Treasury Bills (T-bills)
a short-term debt obligation backed by the US government with a maturity of less than one year. T-bills are sold in denominations of $1,000 up to a maximum purchase of $5 million and commonly have maturities of one month (four weeks), three months (13 weeks) or six months (26 weeks). T-bills are issued through a competitive bidding process at a discount from par, which means that rather than paying fixed interest payments like conventional bonds, the appreciation of the bond provides the return to the holder.
Federal Funds Rate
the interest rate at which a depository institution lends immediately available funds (balances at the Federal Reserve) to another depository institution overnight.
trend trading
a trading strategy that attempts to capture gains through the analysis of an asset’s momentum in a particular direction. The trend trader enters into a long position when a stock is trending upward (successively higher highs). Conversely, a short position is taken when the stock is in a down trend (successively lower highs).
warrant
a derivative security that gives the holder the right to purchase securities (usually equity) from the issuer at a specific price within a certain time frame. Warrants are often included in a new debt issue as a “sweetener” to entice investors.
year-over-year
compared to the same time period in the previous year.
yield
the annual rate of return on an investment, expressed as a percentage.
yield curve
a line that plots the interest rates, at a set point in time, of bonds having equal credit quality, but differing maturity dates.
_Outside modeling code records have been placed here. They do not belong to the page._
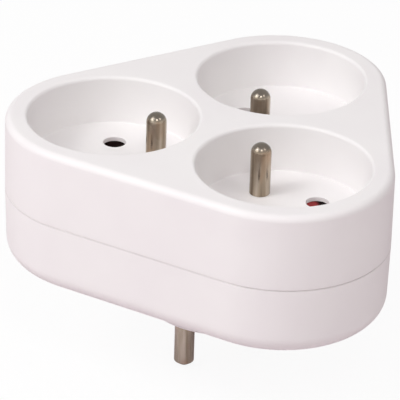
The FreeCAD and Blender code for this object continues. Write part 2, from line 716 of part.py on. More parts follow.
# A flat brass band with a tab under each clip of its pole and one over its plug pin.
def bar(name, side, level):
    contact = "contact_offset" if side > 0 else "-contact_offset"
    body = new_body(name)
    ring = new_sketch(body, f"{name}_ring", level)
    polygon(ring, "bar_outer", BAR_FLATS)
    polygon(ring, "bar_inner", BAR_FLATS)
    pad(body, ring, f"{name}_band", "bar_thick")
    tab = socket_sketch(body, f"{name}_tab", level)
    box_outline(tab, "-tab_start", "tab_half", (contact, "-tab_half"), (contact, "tab_half"))
    tab_pad = pad(body, tab, f"{name}_tab_pad", "bar_thick")
    hole = socket_sketch(body, f"{name}_clip_hole", level)
    centred_box(hole, "0", contact, ("clip_outer", "fit_gap"))
    hole_cut = pocket(body, hole, f"{name}_clip_hole_cut", "bar_thick", along=True)
    round_the_body(body, [tab_pad, hole_cut], f"{name}_tabs")
    inner = new_sketch(body, f"{name}_inner_tab", level)
    near, far = ("contact_offset", "-eye_half"), "bar_middle"
    edges = (near, far) if side > 0 else (opposite(far), opposite(near))
    box_outline(inner, *edges, "-eye_half", "eye_half")
    pad(body, inner, f"{name}_inner_tab_pad", "bar_thick")
    return body


def ring_spacer():
    body = new_body("ring_spacer")
    ring = new_sketch(body, "spacer_outline", "spacer_low")
    polygon(ring, ("bar_outer", "spacer_margin"), BAR_FLATS)
    polygon(ring, ("bar_inner", "-spacer_margin"), BAR_FLATS)
    pad(body, ring, "spacer", "spacer_rise")
    return body


# A brass star under the wells' floors, with a strap down to the plug's earth clip.
def earth_plate():
    body = new_body("earth_plate")
    hub = new_sketch(body, "hub_outline", "plate_earth")
    polygon(hub, "earth_hub", BAR_FLATS)
    pad(body, hub, "hub", "earth_thick")
    arm = socket_sketch(body, "arm_outline", "plate_earth")
    box_outline(arm, "-pitch", ("-earth_offset", "arm_end"), "-earth_arm", "earth_arm")
    arm_pad = pad(body, arm, "arm", "earth_thick")
    hole = socket_sketch(body, "arm_hole_outline", "plate_earth")
    polygon(hole, "rivet_hole", POST_FLATS, "-earth_offset")
    hole_cut = pocket(body, hole, "arm_hole", "earth_thick", along=True)
    round_the_body(body, [arm_pad, hole_cut], "arms")
    bridge = new_sketch(body, "bridge_outline", "plate_earth")
    box_outline(bridge, "-strap_half", "strap_half", "0", "strap_face")
    pad(body, bridge, "bridge", "earth_thick")
    strap = new_sketch(body, "strap_outline", "strap_low")
    box_outline(strap, "-strap_half", "strap_half", ("strap_face", "-strap_thick"), "strap_face")
    pad(body, strap, "strap", "strap_rise")
    return body


# A brass sleeve folded round a plug's pin, through its bar and up to the shutter's plate.
def contact_clip(name, turn, side, level):
    body = new_body(name)
    sleeve = new_sketch(body, f"{name}_fold", level)
    folded_sleeve(sleeve)
    pad(body, sleeve, f"{name}_sleeve", f"{level}_clip_rise")
    place_round(body, turn, "pitch", "contact_offset" if side > 0 else "-contact_offset")
    return body


# The folded sleeve that takes the wall socket's earth pin, joined to the strap.
def plug_earth_clip():
    body = new_body("plug_earth_clip")
    sleeve = new_sketch(body, "earth_clip_fold", "earth_clip_low")
    folded_sleeve(sleeve)
    pad(body, sleeve, "earth_clip_sleeve", "earth_clip_height")
    place_round(body, 0.0, "0", "earth_offset")
    return body


# The U-shaped shutter: a ramp under each contact hole, a slot outward of it and a crossbar between the legs.
def shutter(name, turn):
    body = new_body(name)
    shape = new_sketch(body, f"{name}_outline", "shutter_low")
    corners = (
        ("shutter_tail", "-leg_near"),
        ("-shutter_bar", "-leg_near"),
        ("-shutter_bar", "leg_near"),
        ("shutter_tail", "leg_near"),
        ("shutter_tail", "shutter_half"),
        ("-shutter_nose", "shutter_half"),
        ("-shutter_nose", "-shutter_half"),
        ("shutter_tail", "-shutter_half"),
    )
    outline(shape, corners)
    pad(body, shape, f"{name}_block", "shutter_height")
    slot = new_sketch(body, f"{name}_slot", "shutter_low")
    box_outline(slot, "ramp_start", "slot_tail", "slot_near", ("contact_offset", "slot_half"))
    slot_cut = pocket(body, slot, f"{name}_slot_cut", "shutter_height", along=True)
    ramp = new_sketch(body, f"{name}_ramp", "-slot_near", "XZ_Plane")
    foot = ("shutter_low", "ramp_lip")
    slope = (("ramp_start", foot), ("ramp_start", "shutter_high"), ("-ramp_reach", "shutter_high"))
    outline(ramp, slope)
    ramp_cut = pocket(body, ramp, f"{name}_ramp_cut", ("slot_half", "slot_half"))
    mirror(body, [slot_cut, ramp_cut], f"{name}_other_side")
    step = new_sketch(body, f"{name}_step", "shutter_high")
    box_outline(step, "-shutter_nose", "-shutter_bar", "-relief_half", "relief_half")
    pocket(body, step, f"{name}_step_cut", "relief_height")
    place_round(body, turn, "pitch")
    return body


# The cradle under a shutter, pegged to the upper half: a plate with two rails and the rib of the spring.
def shutter_plate(name, turn):
    body = new_body(name)
    flat = new_sketch(body, f"{name}_outline", "plate_low")
    box_outline(flat, "-plate_nose", "plate_tail", "-plate_half", "plate_half")
    pad(body, flat, f"{name}_slab", "plate_thick")
    rails = new_sketch(body, f"{name}_rails", "plate_high")
    corners = (
        ("-rail_reach", "rail_near"),
        ("stop_near", "rail_near"),
        ("stop_near", "leg_near"),
        ("stop_far", "leg_near"),
        ("stop_far", "rail_far"),
        ("-rail_reach", "rail_far"),
    )
    outline(rails, corners)
    outline(rails, [(x, opposite(y)) for x, y in reversed(corners)])
    pad(body, rails, f"{name}_rail_pads", "rail_height")
    stop = new_sketch(body, f"{name}_stop", "plate_high")
    box_outline(stop, ("-stop_face", "-stop_thick"), "-stop_face", "-stop_half", "stop_half")
    pad(body, stop, f"{name}_stop_pad", "stop_height")
    holes = new_sketch(body, f"{name}_holes", "plate_high")
    centred_box(holes, "0", "contact_offset", "window_half")
    centred_box(holes, "0", "-contact_offset", "window_half")
    peg_boxes(holes, ("peg_half", "fit_gap"))
    pocket(body, holes, f"{name}_holes_cut", "plate_thick")
    place_round(body, turn, "pitch")
    return body


# A bent steel leaf between the shutter's nose and the rib: flat in the middle, its tips on the nose.
def shutter_spring(name, turn):
    body = new_body(name)
    leaf = new_sketch(body, f"{name}_outline", "leaf_low")
    front = (
        ("-leaf_tip", "-leaf_reach"),
        ("-leaf_front", "-leaf_seat"),
        ("-leaf_front", "leaf_seat"),
        ("-leaf_tip", "leaf_reach"),
    )
    back = (
        (("-leaf_tip", "-leaf_thick"), "leaf_reach"),
        ("-leaf_back", "leaf_seat"),
        ("-leaf_back", "-leaf_seat"),
        (("-leaf_tip", "-leaf_thick"), "-leaf_reach"),
    )
    outline(leaf, front + back)
    pad(body, leaf, f"{name}_leaf", "leaf_rise")
    place_round(body, turn, "pitch")
    return body


# One screw for each post, its head up inside the counterbore and its shank in the upper half.
def housing_screws():
    screws = []
    for index in range(SOCKETS):
        head = doc.addObject("Part::Cylinder", f"screw_head_{index + 1}")
        head.setExpression("Radius", "sizes.screw_head")
        head.setExpression("Height", "sizes.head_height")
        shank = doc.addObject("Part::Cylinder", f"screw_shank_{index + 1}")
        shank.setExpression("Radius", "sizes.screw_radius")
        shank.setExpression("Height", "sizes.screw_length")
        shank.setExpression("Placement.Base.z", "sizes.head_height")
        screw = doc.addObject("Part::Fuse", f"screw_{index + 1}")
        screw.Base = head
        screw.Tool = shank
        away = FIRST_SOCKET + 180 + TURN * index
        place_round(screw, away, "post_pitch", "0", ("screw_seat", "-head_height"))
        screws.append(screw)
    group = doc.addObject("Part::Compound", "housing_screws")
    group.Label = "housing_screws"
    group.Links = screws
    doc.recompute()
    return group


def check_document():
    for item in doc.Objects:
        if "Invalid" in item.State or "Error" in item.State:
            raise RuntimeError(f"{item.Label} is {item.State}")


def write_pieces(pieces):
    os.makedirs("parts", exist_ok=True)
    for piece in pieces:
        shape = piece.Shape
        if shape.isNull() or not shape.isValid() or not shape.Solids:
            raise RuntimeError(f"{piece.Label} has no valid solid")
        shape.exportStep(f"parts/{piece.Label}.step")
        print(f"{piece.Label}: {len(shape.Solids)} solid, {shape.Volume:.1f} mm3")


def build():
    fill_sheet()
    work_out_places()
    pieces = [top_housing(), bottom_housing(), ring_spacer(), earth_plate(), plug_earth_clip()]
    for pole, side in SIDES:
        pieces.append(plug_pin(f"plug_pin_{pole}", side, f"{pole}_bar"))
        pieces.append(bar(f"{pole}_bus", side, f"{pole}_bar"))
    for index in range(SOCKETS):
        turn = FIRST_SOCKET + TURN * index
        pieces.append(earth_pin(f"earth_pin_{index + 1}", turn))
        pieces.append(shutter(f"shutter_{index + 1}", turn))
        pieces.append(shutter_spring(f"shutter_spring_{index + 1}", turn))
        pieces.append(shutter_plate(f"shutter_plate_{index + 1}", turn))
        for pole, side in SIDES:
            pieces.append(contact_clip(f"{pole}_clip_{index + 1}", turn, side, f"{pole}_bar"))
    pieces.append(housing_screws())
    doc.recompute()
    check_document()
    write_pieces(pieces)


build()
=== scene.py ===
import math

import bpy
from mathutils import Matrix, Vector


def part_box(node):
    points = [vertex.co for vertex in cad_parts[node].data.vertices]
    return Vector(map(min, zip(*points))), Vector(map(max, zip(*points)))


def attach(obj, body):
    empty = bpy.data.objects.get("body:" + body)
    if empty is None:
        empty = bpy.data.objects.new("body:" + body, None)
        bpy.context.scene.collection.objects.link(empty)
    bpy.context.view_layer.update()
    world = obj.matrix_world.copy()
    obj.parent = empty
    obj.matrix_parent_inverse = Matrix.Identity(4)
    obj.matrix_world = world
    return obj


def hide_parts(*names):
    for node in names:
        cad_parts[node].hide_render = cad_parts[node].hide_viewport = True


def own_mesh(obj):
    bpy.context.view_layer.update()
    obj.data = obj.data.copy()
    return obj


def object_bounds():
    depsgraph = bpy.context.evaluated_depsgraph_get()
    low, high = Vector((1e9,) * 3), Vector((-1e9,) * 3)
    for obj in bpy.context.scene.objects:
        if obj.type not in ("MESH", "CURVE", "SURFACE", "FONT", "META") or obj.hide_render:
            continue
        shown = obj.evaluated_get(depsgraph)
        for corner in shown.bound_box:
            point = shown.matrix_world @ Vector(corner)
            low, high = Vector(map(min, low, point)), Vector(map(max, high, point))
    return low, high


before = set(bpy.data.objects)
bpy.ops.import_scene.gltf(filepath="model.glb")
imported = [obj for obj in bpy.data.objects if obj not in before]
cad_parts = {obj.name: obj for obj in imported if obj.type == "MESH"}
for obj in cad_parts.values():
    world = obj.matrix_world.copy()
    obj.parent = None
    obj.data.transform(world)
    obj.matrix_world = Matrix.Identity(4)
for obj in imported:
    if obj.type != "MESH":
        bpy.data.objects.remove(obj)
cadLow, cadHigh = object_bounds()
print("frame loaded, nodes:", len(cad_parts))

# Sizes below are in millimetres and degrees, as in the drawing; the scene is in metres.
mm = 0.001
upwards = Vector((0.0, 0.0, 1.0))

# Heights and axes that several pieces share.
body = {
    "underside": 12.4,      # above the plug's face
    "joint": 29.8,          # line between the two halves
    "wellFloor": 36.4,
    "top": 48.4,
    "pitch": 26.2,          # centre of the body to each socket's axis
    "firstTurn": -90.0,     # direction of the first socket
    "turnStep": 120.0,      # from one socket to the next
    "earthOffset": 10.0,
    "contactOffset": 9.5,
    "postPitch": 29.0,      # centre of the body to each screw
    "pinRadius": 2.4,
}
numbers = (1, 2, 3)
sides = (1, -1)


def wayOut(number):
    turn = math.radians(body["firstTurn"] + body["turnStep"] * (number - 1))
    return Vector((math.cos(turn), math.sin(turn), 0.0))


def wayAside(number):
    return upwards.cross(wayOut(number))


def onSocket(number, outward=0.0, aside=0.0):
    return (wayOut(number) * (body["pitch"] + outward) + wayAside(number) * aside) * mm


socketAxes = [onSocket(number) for number in numbers]
contactAxes = [
    onSocket(number, aside=side * body["contactOffset"])
    for number in numbers
    for side in sides
]
screwAxes = [wayOut(number) * -body["postPitch"] * mm for number in numbers]

# How edges are found, joined and softened.
edgeWork = {
    "radiusSlack": 0.04,
    "heightSlack": 0.01,
    "mergeGap": 0.002,
    "flatAngle": 0.4,       # flat faces that differ by less are joined
    "faces": 3,             # across a softened edge
    "smallFaces": 2,        # across a finer one
    "normalWeight": 60,
    "turnedGap": 0.001,     # merges the points of a turned piece
    "leastRadius": 0.03,    # the point of a turned piece
}


# Small helpers: what is done by hand with a piece in the viewport.
def pickOnly(piece):
    bpy.ops.object.select_all(action="DESELECT")
    piece.select_set(True)
    bpy.context.view_layer.objects.active = piece


def openForEdit(piece, mode):
    pickOnly(piece)
    bpy.ops.object.mode_set(mode="EDIT")
    bpy.ops.mesh.select_mode(type=mode)
    bpy.ops.mesh.select_all(action="DESELECT")


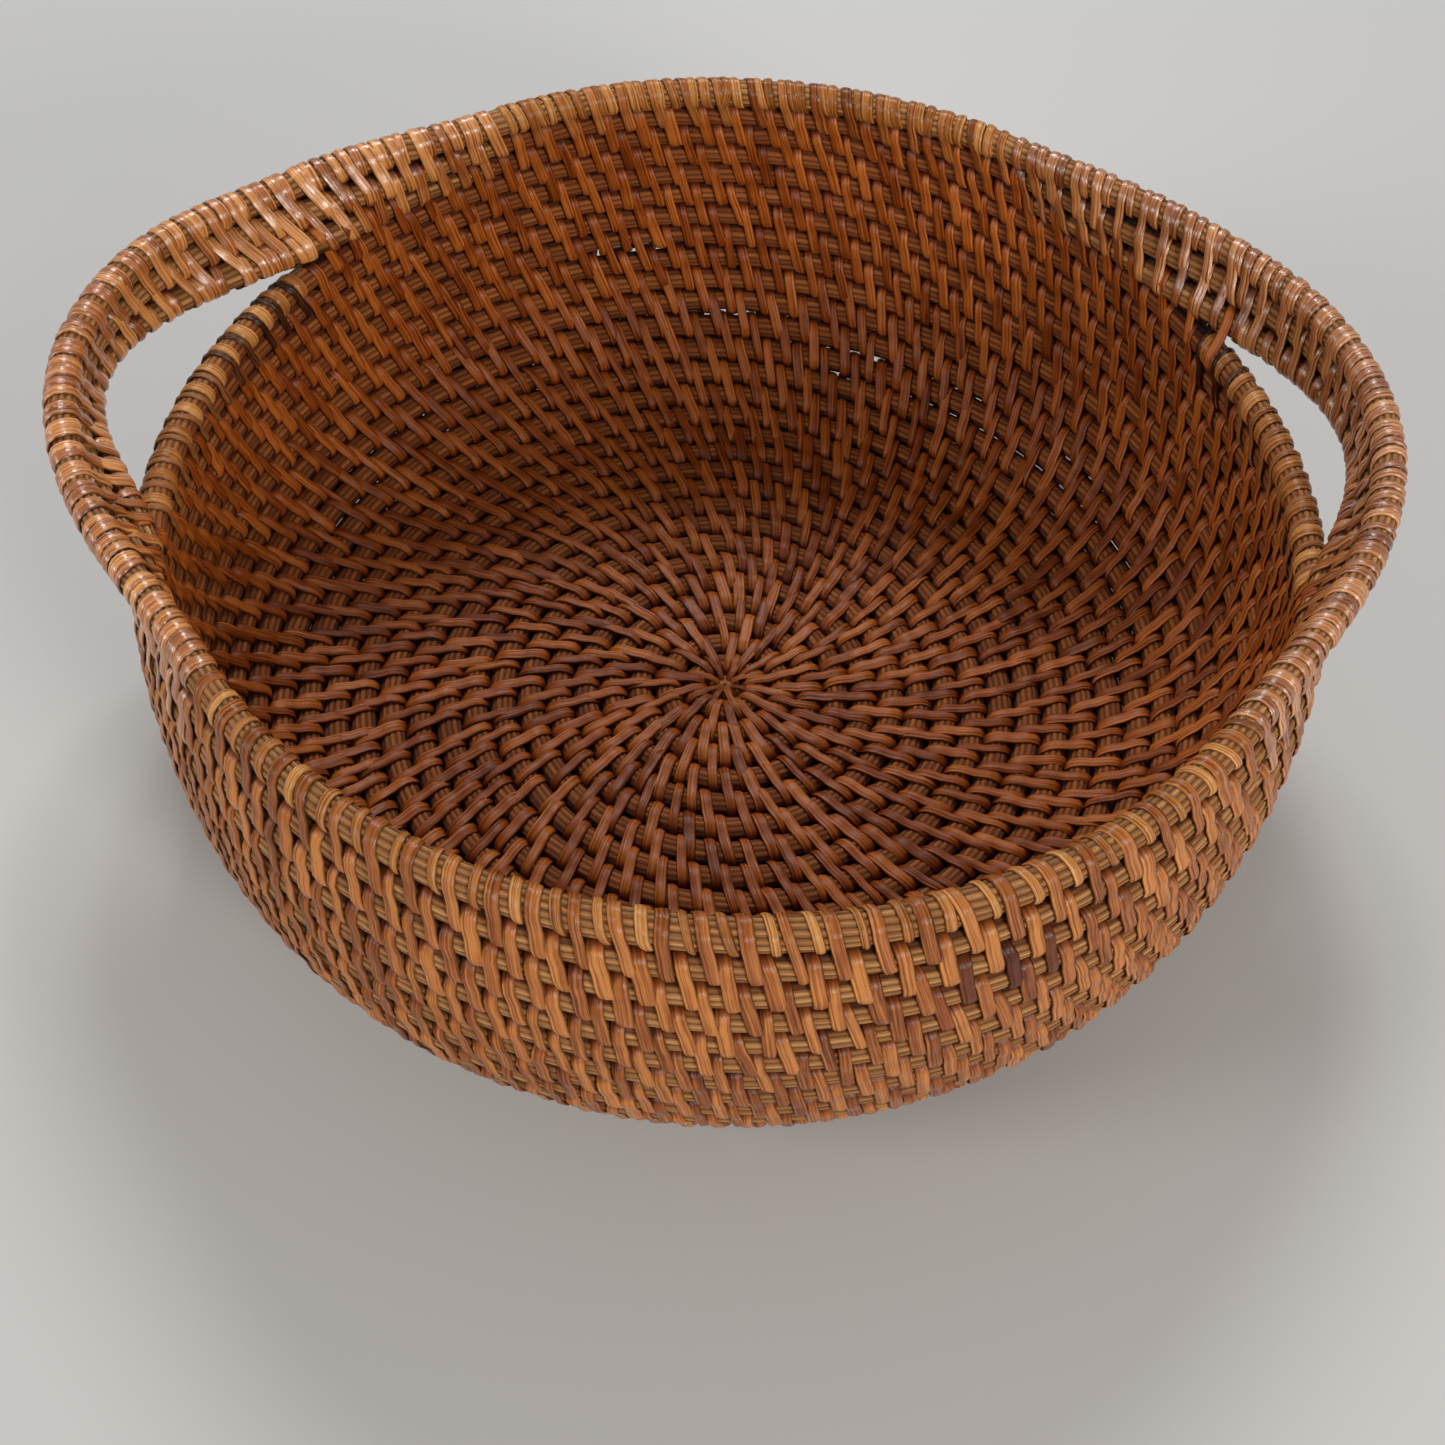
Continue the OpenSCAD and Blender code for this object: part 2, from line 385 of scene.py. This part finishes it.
def stitches(
    piece, upper, lower, direction, shape, steps, width, lift=0.0, taper=1.0,
    open_top=False, open_bottom=False, shade=None, in_air=False, stained=0.0,
):
    """Adds one strip per direction, looped round the cores of two courses or of one.

    steps are in millimetres. The stored tones are the larger of the painted shade where a point
    tucks into a joint and the strip's stain, the strip's own tone, a fixed value, and whether
    the point faces out of the basket.
    """
    mix, turn = shape
    high, deep = np.cos(turn), -np.sin(turn)
    count, rows = len(direction), len(mix)
    knots = np.linspace(0, 2 * np.pi, 5)
    wobble = np.array([np.interp(turn, knots, rng.normal(0, WOBBLE, 5)) for _ in direction])
    inner, outer, end = (np.broadcast_to(np.asarray(step, float) * MM, (count,)) for step in steps)
    inner, outer = (step + rng.normal(0, SLANT_VARIES, count) for step in (inner, outer))
    offset = advance(mix, turn, inner, outer, end[:, None]) + wobble
    radius = max(COURSES[upper, 0] - 0.5 * PITCH, 5 * MM)
    where = direction[:, None] + np.degrees(offset / radius)
    a, forward, down, outward = course_frame(upper, where)
    b = centre_line(lower, where)
    gap = STRIP_T * 0.08
    reach = (mix > 0.5) * OVER_LIFT + lift
    dip = STITCH_DIP * np.sin(np.pi * mix) ** 2
    path = (
        a * (1 - mix)[None, :, None]
        + b * mix[None, :, None]
        + down * ((CORE_HIGH + gap) * high)[None, :, None]
        + outward * (((CORE_DEEP + gap + reach) - dip) * deep)[None, :, None]
    )
    away = down * high[None, :, None] + outward * deep[None, :, None]
    along = unit(np.gradient(path, axis=1))
    side = unit(np.cross(along, away))
    away = np.cross(side, along)
    tilt = rng.normal(0, TILT, (count, 1, 1))
    away, side = away + side * tilt, side - away * tilt
    narrowed = 1 - (1 - taper) * mix
    wide = (width * (1 + rng.normal(0, WIDTH_VARIES, count)))[:, None] * narrowed[None]
    thick = STRIP_T * (1 + rng.normal(0, THICKNESS_VARIES, (count, 1)))
    points = (
        path[:, :, None]
        + side[:, :, None] * (SECTION[None, None, :, 0] * wide[..., None] / 2)[..., None]
        + away[:, :, None] * (SECTION[None, None, :, 1] * thick[..., None])[..., None]
    )
    tone = np.zeros((count, rows, len(SECTION), 4))
    # Painted shade: darker towards each end, where the strip tucks into a joint, unless that end is
    # open to the air. Where the dark patch's stain is darker, it takes the place of the shade.
    top = np.clip(-high, 0, 1) ** 3 * (1 - np.broadcast_to(open_top, (count,)))[:, None]
    bottom = np.clip(high, 0, 1) ** 3 * (1 - np.broadcast_to(open_bottom, (count,)))[:, None]
    tone[..., 0] = np.maximum(top + bottom, np.broadcast_to(stained, (count,))[:, None])[:, :, None]
    tone[..., 1] = (rng.uniform(0, 1, count) if shade is None else shade)[:, None, None]
    tone[..., 2] = 0.5
    tone[..., 3] = facing_out(upper, deep, in_air)[:, None]
    u = np.cumsum(np.linalg.norm(np.diff(path, axis=1), axis=-1), axis=1) / MM
    u = np.concatenate([np.zeros((count, 1)), u, u[:, -1:]], axis=1)
    u = u + rng.uniform(0, 900, (count, 1))
    v = np.concatenate([SECTION[:, 0], SECTION[:1, 0] - 0.001])
    piece.add_grids(points, u, v, tone)


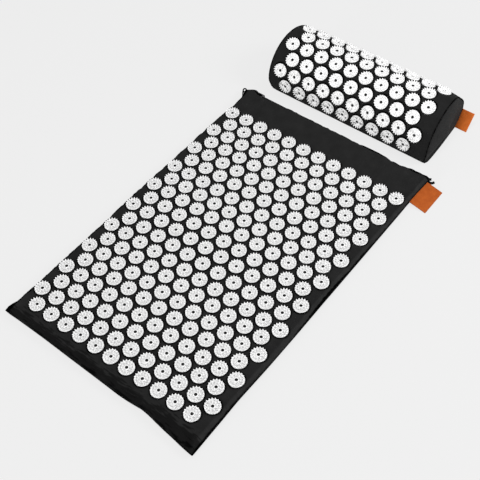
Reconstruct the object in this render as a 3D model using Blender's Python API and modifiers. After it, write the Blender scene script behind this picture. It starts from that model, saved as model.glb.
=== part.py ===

The most frequently reported yield curve compares the three-month, two-year, five-year and 30-year US Treasury debt. This yield curve is used as a benchmark for other debt in the market, such as mortgage rates or bank lending rates. The curve is also used to predict changes in economic output and growth. It can be positive, negative, normal, steep, inverted or flat.
zero-sum game
a situation in which one participant’s gains result only from another participant’s equivalent losses. The net change in total wealth among participants is zero; the wealth is just shifted from one to another.